Dynamic relaxation of a liquid cavity under amorphous boundary conditions

The growth of cooperatively rearranging regions was invoked long ago by Adam and Gibbs to explain the slowing down of glass-forming liquids. The lack of knowledge about the nature of the growing order, though, complicates the definition of an appropriate correlation function. One option is the point-to-set correlation function, which measures the spatial span of the influence of amorphous boundary conditions on a confined system. By using a swap Monte Carlo algorithm we measure the equilibration time of a liquid droplet bounded by amorphous boundary conditions in a model glass-former at low temperature, and we show that the cavity relaxation time increases with the size of the droplet, saturating to the bulk value when the droplet outgrows the point-to-set correlation length.
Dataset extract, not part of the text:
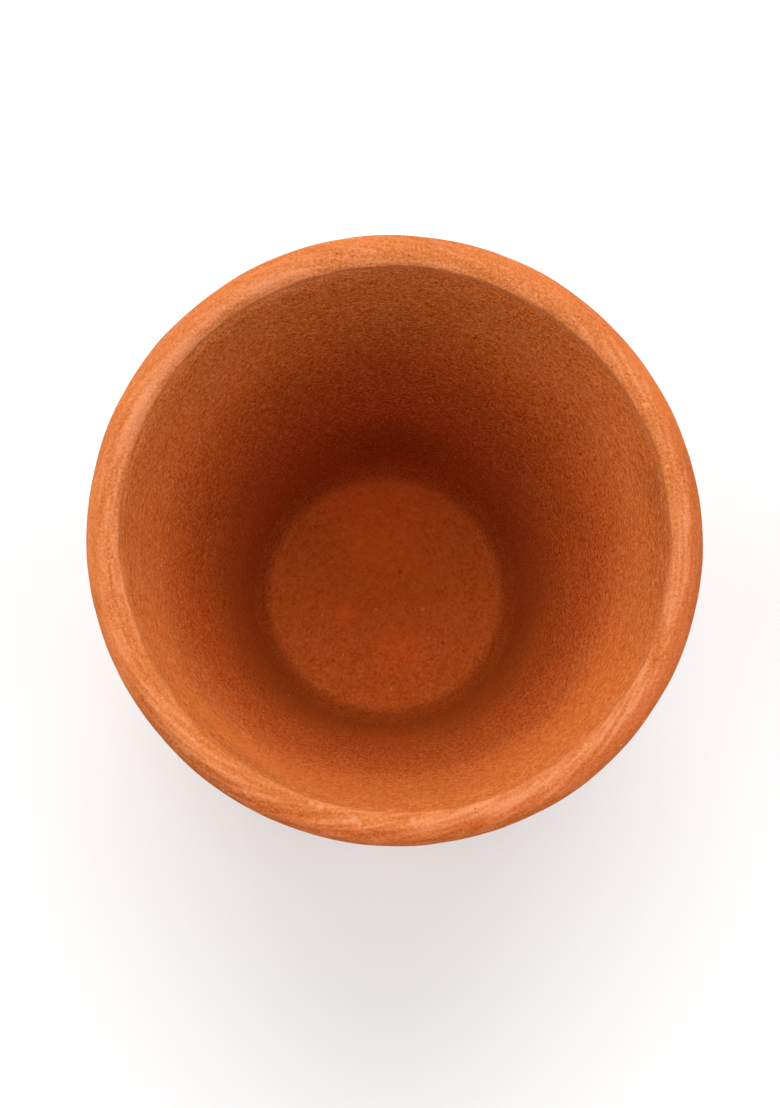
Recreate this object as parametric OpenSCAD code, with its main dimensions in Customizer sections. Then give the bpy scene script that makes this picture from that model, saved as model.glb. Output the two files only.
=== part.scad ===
// Clay kulhad cup: a small tapered tea cup of plain unglazed terracotta,
// with a thick floor, a wall that thins towards the top and a rolled lip.
// The real cup is thrown in one piece. Its base, wall and rim are three
// solids here, which meet face to face on level planes.
// The origin is the centre of the underside, and +Z is up the cup's axis.

/* [Cup] */
// Overall height, from the underside to the crest of the lip
cup_h = 82; // [66:1:110]
// Outer diameter, at the widest part of the lip
lip_d = 80; // [66:1:100]
// Diameter of the underside, as far as its edge would reach if left sharp
foot_d = 51; // [40:1:60]

/* [Base] */
// Thickness of the floor
floor_t = 6; // [4:0.1:9]
// Radius of the soft corner between the floor and the wall, inside the cup
corner_r = 3.4; // [2:0.1:6]
// Height of plain wall that belongs to the base, above the soft corner
base_rise = 2.6; // [1:0.1:6]
// Radius of the worn edge round the underside
foot_edge = 1.1; // [0.5:0.1:2.5]

/* [Wall] */
// Thickness of the wall at the level of the underside, straight across
wall_foot_t = 6; // [4:0.1:7.5]
// Thickness of the wall where it meets the lip, straight across
wall_top_t = 4.2; // [3:0.1:5.5]
// How far the wall swells out from a straight taper, at half its height
wall_swell = 0.7; // [0:0.1:3]

/* [Rim] */
// Height of the rim, from the top of the wall to the crest of the lip
rim_h = 8; // [6:0.1:12]
// Width of the lip, from its inner edge to its widest part
lip_t = 4.3; // [3:0.1:6]
// Distance of the crest from the lip's inner edge
crest_in = 1.75; // [1:0.05:2.5]
// How far the lip stands out beyond the top of the wall
lip_roll = 1.4; // [0.4:0.1:2.5]
// Drop from the crest of the lip to its widest part
lip_drop = 2.1; // [1.5:0.1:4.5]
// Radius of the lip's inner edge, which is the sharpest part of the rim
lip_edge_r = 0.4; // [0.2:0.05:1]
// Slope of the lip's top where it reaches the inner edge, in degrees
edge_slope = 33; // [20:1:50]

/* [Hidden] */

// Sides of the turned shapes, and flats along the round parts of an outline
turn_sides = 144;
arc_steps = 10;
wall_steps = 12;

// Levels where the three solids meet
base_h = floor_t + corner_r + base_rise;
neck_z = cup_h - rim_h;

// Radii of the cup outside, at its foot, under the lip and at the lip
foot_r = foot_d / 2;
lip_r = lip_d / 2;
neck_r = lip_r - lip_roll;

// The lip's top falls gently from the crest to the inner edge, on an arc of top_r
mouth_r = lip_r - lip_t;
crest_r = mouth_r + crest_in;
top_r = lip_edge_r + (crest_in - lip_edge_r) / sin(edge_slope);
edge_centre = [mouth_r + lip_edge_r, cup_h - top_r + (top_r - lip_edge_r) * cos(edge_slope)];
widest_z = cup_h - lip_drop;

// Value between two others, at a share of the way
function between(a, b, share) = a + (b - a) * share;

// Outer radius, thickness and inner radius of the wall at a height
function outer_r(z) = between(foot_r, neck_r, z / neck_z) + wall_swell * sin(180 * z / neck_z);
function wall_t(z) = between(wall_foot_t, wall_top_t, z / neck_z);
function inner_r(z) = outer_r(z) - wall_t(z);

// Heights from one level to another, in equal steps
function levels(low, high, steps) = [for (i = [0 : steps]) between(low, high, i / steps)];

// Quarter of an ellipse, or a part of one, as points. With first = 1 it leaves out its own
// start, where the outline already has a point
function arc(centre, radii, from, to, first = 0) =
    [for (i = [first : arc_steps]) let (a = between(from, to, i / arc_steps))
        [centre.x + radii.x * cos(a), centre.y + radii.y * sin(a)]];

// Point of the lip's lower flank, at a share of the way from the neck to the widest part
function flank(share) = [between(neck_r, lip_r, pow(sin(90 * share), 2)), between(neck_z, widest_z, share)];

// Inside the base the wall runs straight, so the corner is a true tangent arc
wall_lean = atan2(inner_r(base_h) - inner_r(0), base_h);
corner_z = floor_t + corner_r;
corner_x = between(inner_r(0), inner_r(base_h), corner_z / base_h) - corner_r / cos(wall_lean);

// Solid of revolution about the cup's axis
module turned(outline) {
    rotate_extrude($fn = turn_sides)
        polygon(outline);
}

// Floor with its soft inner corner, round foot edge and the lowest wall
module base() {
    foot_in = foot_r - foot_edge;
    edge_radii = [outer_r(foot_edge) - foot_in, foot_edge];
    outline = concat(
        [[0, 0]],
        arc([foot_in, foot_edge], edge_radii, -90, 0),
        [[outer_r(base_h), base_h], [inner_r(base_h), base_h]],
        arc([corner_x, corner_z], [corner_r, corner_r], -wall_lean, -90),
        [[0, floor_t]]
    );
    color("#A85A2C")
        turned(outline);
}

// Tapered wall, from the base up to the neck under the lip
module wall() {
    outline = concat(
        [for (z = levels(base_h, neck_z, wall_steps)) [outer_r(z), z]],
        [for (z = levels(neck_z, base_h, wall_steps)) [inner_r(z), z]]
    );
    color("#BC6734")
        turned(outline);
}

// Rolled lip: it swells out from the neck, and its gentle top ends in a crisp inner edge
module rim() {
    outline = concat(
        [[inner_r(neck_z), neck_z]],
        [for (i = [0 : arc_steps - 1]) flank(i / arc_steps)],
        arc([crest_r, widest_z], [lip_r - crest_r, lip_drop], 0, 90),
        arc([crest_r, cup_h - top_r], [top_r, top_r], 90, 90 + edge_slope, 1),
        arc(edge_centre, [lip_edge_r, lip_edge_r], 90 + edge_slope, 180, 1)
    );
    color("#DD8A58")
        turned(outline);
}

base();
wall();
rim();
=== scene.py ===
"""Clay kulhad cup: the finish of the thrown clay, its sand and its studio."""

import math
from types import SimpleNamespace

import bmesh
import bpy
from bpy.props import EnumProperty, FloatProperty, FloatVectorProperty, IntProperty, PointerProperty
from mathutils import Matrix, Vector


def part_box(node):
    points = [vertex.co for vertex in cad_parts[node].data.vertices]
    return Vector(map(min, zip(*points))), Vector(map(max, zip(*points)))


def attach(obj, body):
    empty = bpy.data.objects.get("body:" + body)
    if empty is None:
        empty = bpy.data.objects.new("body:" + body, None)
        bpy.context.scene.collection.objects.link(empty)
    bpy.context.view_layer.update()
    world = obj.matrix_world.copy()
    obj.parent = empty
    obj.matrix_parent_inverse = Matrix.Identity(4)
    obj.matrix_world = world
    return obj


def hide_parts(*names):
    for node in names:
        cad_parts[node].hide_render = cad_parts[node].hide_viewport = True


bl_info = {
    "name": "Clay Kulhad Cup",
    "version": (1, 0, 0),
    "blender": (4, 5, 0),
    "location": "View3D > Sidebar > Kulhad",
    "description": "Throws a small unglazed terracotta cup and sets it in a soft white studio",
    "category": "Add Mesh",
}

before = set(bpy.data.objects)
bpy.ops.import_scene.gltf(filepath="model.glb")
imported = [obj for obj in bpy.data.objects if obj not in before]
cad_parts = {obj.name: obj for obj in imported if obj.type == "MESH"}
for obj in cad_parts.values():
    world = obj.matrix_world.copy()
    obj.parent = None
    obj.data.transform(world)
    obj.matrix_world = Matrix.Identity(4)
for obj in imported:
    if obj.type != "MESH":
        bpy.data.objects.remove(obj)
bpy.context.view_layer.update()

MM = 0.001
BASE_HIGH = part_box("base")[1]
RIM_LOW, RIM_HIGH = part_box("rim")

GEOMETRY = "NodeSocketGeometry"
FLOAT = "NodeSocketFloat"
INTEGER = "NodeSocketInt"
VECTOR = "NodeSocketVector"
MATERIAL = "NodeSocketMaterial"

# Order of the three sections in the thrown body's face attribute
SECTIONS = ("base", "wall", "rim")
SECTION_MARK = "section"
NORMAL_MARK = "clay_normal"
CAP_MARK = "cap"

# Marks on this cup, each with its centre and radius in millimetres. Some are painted shade or light, as
# noted
CENTRE_PIT = ((2.4, 3.7, 6.0), 0.6)
LIP_DENT = ((-5.4, -36.9, 81.9), 0.8)
FLOOR_PORES = (
    ((2.4, 3.7, 5.8), 0.42), ((-11.9, -10.9, 6.0), 0.3), ((-8.4, -10.9, 6.0), 0.26),
    ((9.4, -7.9, 6.0), 0.3))
LARGE_SAND = (
    ((-10.3, -3.4, 6.0), 0.22), ((-1.5, -2.5, 6.0), 0.2), ((6.2, -2.4, 6.0), 0.28),
    ((7.0, -7.1, 6.0), 0.2), ((1.0, -15.4, 6.0), 0.2), ((-6.8, -9.9, 6.0), 0.18),
    ((32.6, 17.0, 81.6), 0.45), ((35.3, 8.9, 81.5), 0.35), ((-0.4, 35.9, 81.3), 0.3))
RED_PATCHES = (((2.4, -9.2, 6.0), 3.8), ((-6.5, -3.4, 6.0), 1.5))
# Painted shade: darker patches low on the far wall and on the outer lip at the right and near left, where
# less light falls
PAINTED_SHADE_PATCHES = (((0, 21, 16), 9), ((39, 1, 81), 12), ((-25.5, -29.5, 81), 8))
# Painted light: a lighter patch on the floor's far side, where the far wall shades it
PAINTED_LIGHT_PATCHES = (((0, 14, 6), 9),)
BLOOM_SPOTS = (
    ((-5.4, -36.5, 81.9), 0.5), ((-6.4, -36.9, 81.9), 0.35), ((-4.6, -37.1, 81.9), 0.3),
    ((2.2, -36.7, 81.9), 0.4), ((-9.6, -34.9, 81.9), 0.45), ((-10.7, -34.4, 81.9), 0.35))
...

This fact supports the idea that the point-to-set correlation length is the natural size of the cooperatively rearranging regions. On the other hand, the cavity relaxation time computed by a standard, nonswap dynamics, has the opposite behavior, showing a very steep increase when the cavity size is decreased. We try to reconcile this difference by discussing the possible hybridization between MCT and activated processes, and by introducing a new kind of amorphous boundary conditions, inspired by the concept of frozen external state as an alternative to the commonly used frozen external configuration.